In a retirement block Newcastle Upon Tyne, where Alero came to talk with us on zoom, there are a number of low leases and Anchor are reluctant to even discuss a block Voluntary lease extension to reduce legal fees [ This has been requested continuously since December 2023]
Can we lobby the new labour government to get the Act through its second reading as a matter of urgency It is literally killing vulnerable pleople with the stress as the figure increases yearly by 4 percent.
Paddy
Have followed LKP many moons since, and briefly tried campaigning self but too old and disallusioned now.
Sir Peter was a stand-out decent sort who did not need to fight the fight.
Sadly I have yet to see any really meaningful reform – by which I mean, whatever the letter of any ‘reform’ may say, tribunals seem able to reverse the protection provided. Example: wish to force a terminated agent to handover funds? You’d think something so simple would have been fixed in law years ago by interest levied on delayed funds, graded penalties, and a legal meaning of “timely”. Apparently no. That just wouldn’t do.

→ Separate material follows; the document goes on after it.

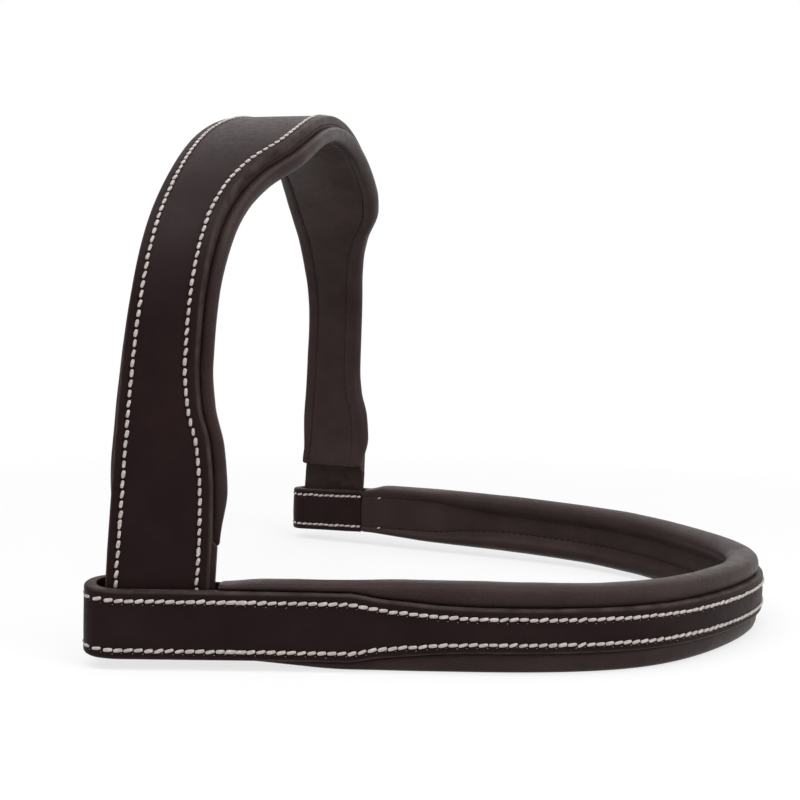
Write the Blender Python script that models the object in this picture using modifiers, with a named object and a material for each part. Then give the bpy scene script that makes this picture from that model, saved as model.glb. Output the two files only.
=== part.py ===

Leaseholders in 2024 still have no meaningful, practical protection in any area I can see? You get more consumer protection when you buy a toaster? You don’t have to go to court for absolutely every small ‘right’.
John P
I wasn’t a constituent of his but – I believe through LKP – he once got to hear about my situation with a rogue freeholder and sent me a lovely supportive answerphone message.
What a wonderful man.
Sonia McColl
A very sad day when you lose a wonderful man who helped so many. You will be sorely missed Sir Peter and PHOJC are proud to have you as their President.